For a change of pace after these two relatively intense films, I went to see Welcome to the Sticks on Monday morning on my day off. Apparently, this 'fish out of water' comedy has been the most successful French film ever (or something like that).  I can see why. It is mostly good-natured, not too taxing and gently sending-up stereotypes of the people of the region of Nord-Pas-de-Calais, specifically those who speak Picard or Ch-ti.  A postal worker from Provence is sent to this apparent hell-hole - 'the sticks' of the title - as a punishment for his decidedly un-PC attempts to get a transfer to a sea-side job.  After a bit of  a false-start, he warms to the place.  His wife, who has remained in Provence, is convinced that he is suffering. Although previously on the point of leaving him, she grows closer to him in support.  So supportive is she, in fact, that she decides to move up to the North in order to share the load.

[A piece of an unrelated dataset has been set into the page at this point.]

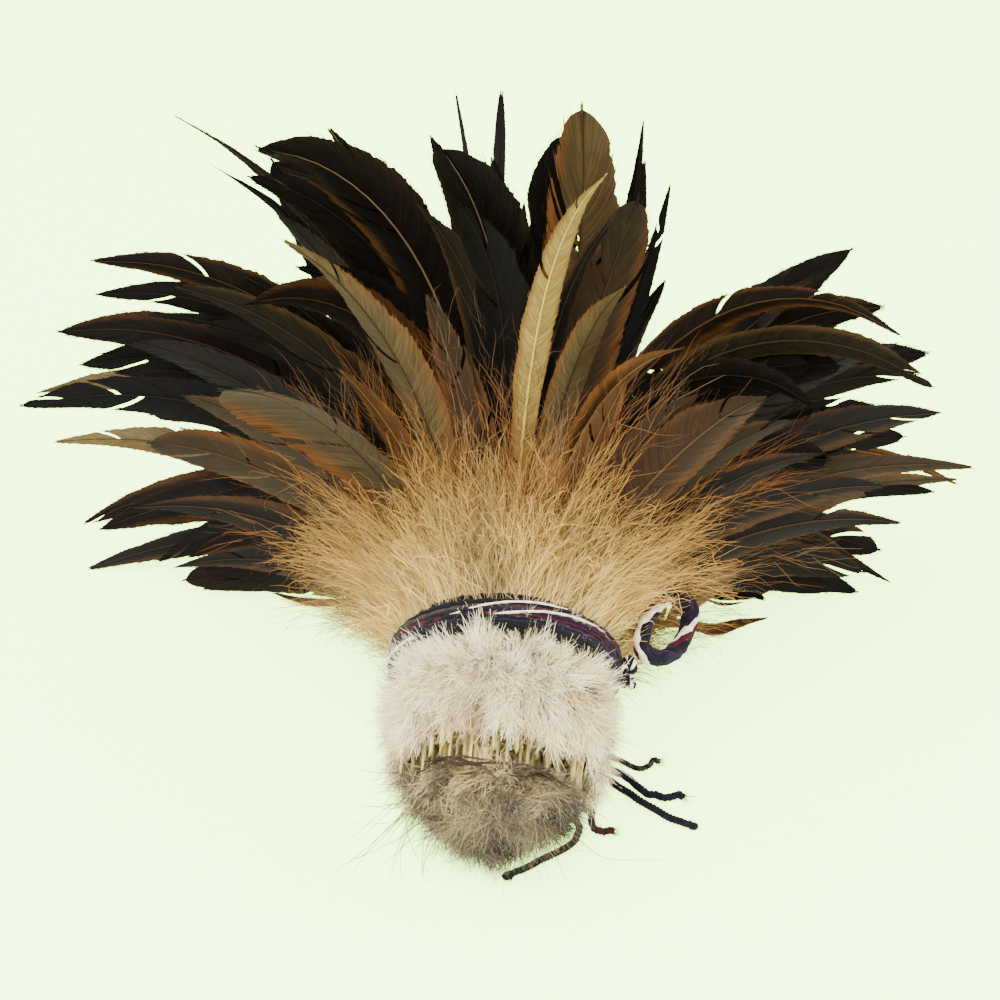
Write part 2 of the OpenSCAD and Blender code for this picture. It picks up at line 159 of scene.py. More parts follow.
class Piece:
    """Collects ribbons and tubes, then makes one object of them."""

    def __init__(self, name):
        self.name, self.v, self.f, self.c, self.uv, self.lines, self.n = name, [], [], [], [], [], 0

    def grid(self, p, colour, uv, lines=0.0):
        """Strips of quads: p is (strips, rows, columns, 3)."""
        b, k, m, _ = p.shape
        row = np.arange(b)[:, None, None] * k + np.arange(k - 1)[None, :, None]
        i = (row * m + np.arange(m - 1)[None, None, :]).ravel() + self.n
        self.f.append(np.stack([i, i + 1, i + m + 1, i + m], 1))
        self.v.append(p.reshape(-1, 3))
        self.c.append(np.broadcast_to(colour, p.shape).reshape(-1, 3))
        self.uv.append(np.broadcast_to(uv, p.shape[:-1] + (2,)).reshape(-1, 2))
        self.lines.append(np.broadcast_to(lines, p.shape[:-1] + (2,)).reshape(-1, 2))
        self.n += b * k * m

    def ribbons(self, p, side, half, colour, uv):
        """p (B,K,3) middles, side (B,K,3) the way across, half (B,K) widths, colour (B,K,3), uv (B,K,2)."""
        both = np.array([-1.0, 1.0])[None, None, :, None]
        q = p[:, :, None, :] + both * side[:, :, None, :] * half[:, :, None, None]
        self.grid(q, colour[:, :, None, :], uv[:, :, None, :])

    def tube(self, p, r, colour, uv=(0.5, 0.5), sides=6, closed=False):
        """p (K,3) a path, r (K,) radii, colour (K,3)."""
        k = len(p)
        r = np.broadcast_to(r, (k,))
        d = np.roll(p, -1, 0) - np.roll(p, 1, 0) if closed else np.gradient(p, axis=0)
        d = unit(d)
        n = np.zeros_like(p)
        a = np.cross(d[0], [0.3, 0.2, 0.9])
        for i in range(k):
            a = a - d[i] * (a @ d[i])
            a = a / max(np.linalg.norm(a), 1e-9)
            n[i] = a
        b = np.cross(d, n)
        t = np.linspace(0, 2 * math.pi, sides, endpoint=False)
        c, s = np.cos(t)[None, :, None], np.sin(t)[None, :, None]
        q = p[:, None] + r[:, None, None] * (c * n[:, None] + s * b[:, None])
        i = np.arange(k if closed else k - 1)[:, None]
        j = np.arange(sides)[None, :]
        i2, j2 = (i + 1) % k, (j + 1) % sides
        f = np.broadcast_arrays(i * sides + j, i * sides + j2, i2 * sides + j2, i2 * sides + j)
        self.f.append(np.stack(f, -1).reshape(-1, 4) + self.n)
        self.v.append(q.reshape(-1, 3))
        colour = np.broadcast_to(colour, (k, 3))
        self.c.append(np.repeat(colour, sides, 0))
        uv = np.asarray(uv, float)
        uv = np.broadcast_to(uv if uv.ndim == 2 else uv[None], (k, 2))
        self.uv.append(np.repeat(uv, sides, 0))
        self.lines.append(np.zeros((k * sides, 2)))
        first = self.n
        self.n += k * sides
        for e in () if closed else (0, k - 1):
            self.v.append(p[e][None])
            self.c.append(colour[e][None] * 0.6)
            self.uv.append(uv[e][None])
            self.lines.append(np.zeros((1, 2)))
            ring = first + e * sides + np.arange(sides)
            ends = np.roll(ring, -1), ring
            if e:
                ends = ends[::-1]
            self.f.append(np.stack([np.full(sides, self.n), ends[0], ends[1], ends[1]], 1))
            self.n += 1

    def make(self, material, bodies, replaced=()):
        """Makes the object in place of the CAD nodes it replaces: with one body it hangs from that body's
        empty, with two it is left unparented.
        """
        v = np.concatenate(self.v)
        v[:, 2] = np.maximum(v[:, 2], FLOOR_GAP)
        f = np.concatenate(self.f)
        tri = f[:, 2] == f[:, 3]
        quads, tris = f[~tri], f[tri][:, :3]
        me = bpy.data.meshes.new(self.name)
        me.vertices.add(len(v))
        me.vertices.foreach_set("co", (v / PER_METRE).astype(np.float32).ravel())
        loops = np.concatenate([quads.ravel(), tris.ravel()]).astype(np.int32)
        starts = np.concatenate([np.arange(len(quads)) * 4, len(quads) * 4 + np.arange(len(tris)) * 3])
        starts = starts.astype(np.int32)
        me.loops.add(len(loops))
        me.loops.foreach_set("vertex_index", loops)
        me.polygons.add(len(starts))
        me.polygons.foreach_set("loop_start", starts)
        me.update(calc_edges=True)
        me.polygons.foreach_set("use_smooth", np.ones(len(starts), bool))
        c = np.clip(np.concatenate(self.c), 0, 1)
        c = np.concatenate([c, np.ones((len(c), 1))], 1)
        col = me.attributes.new("tint", "FLOAT_COLOR", "POINT")
        col.data.foreach_set("color", c.astype(np.float32).ravel())
        uv = np.concatenate(self.uv)
        layer = me.uv_layers.new(name="OFBake")
        layer.data.foreach_set("uv", uv[loops].astype(np.float32).ravel())
        if max(np.abs(x).max() for x in self.lines) > 0:
            barbs = me.uv_layers.new(name="barbs")
            lines = np.concatenate(self.lines)[loops]
            barbs.data.foreach_set("uv", lines.astype(np.float32).ravel())
            me.uv_layers.active = me.uv_layers["OFBake"]
        me.validate()
        o = bpy.data.objects.new(self.name, me)
        bpy.context.scene.collection.objects.link(o)
        me.materials.append(material)
        if len(bodies) == 1:
            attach(o, bodies[0])
        else:
            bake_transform(o)
        if replaced:
            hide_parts(*replaced)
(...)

Cue extremely elaborate subterfuge on the part of Phillipe's new friends to convince her that the town really is as awful as he's made out.  Miners, broken-down terraces and lairy behaviour ensue (why, it was just like Wales! Just kidding).  Naturellement, Phillipe and co get busted, his wife storms off, but nothing very major really happens and everyone lives happily ever after - well, until Phillipe is transferred away from the North at the end.

What's next for our intrepid film-goers? More mixtures of froth and intensity: Hunger, I Just Didn't Do It, Mongol and Let the Right One In.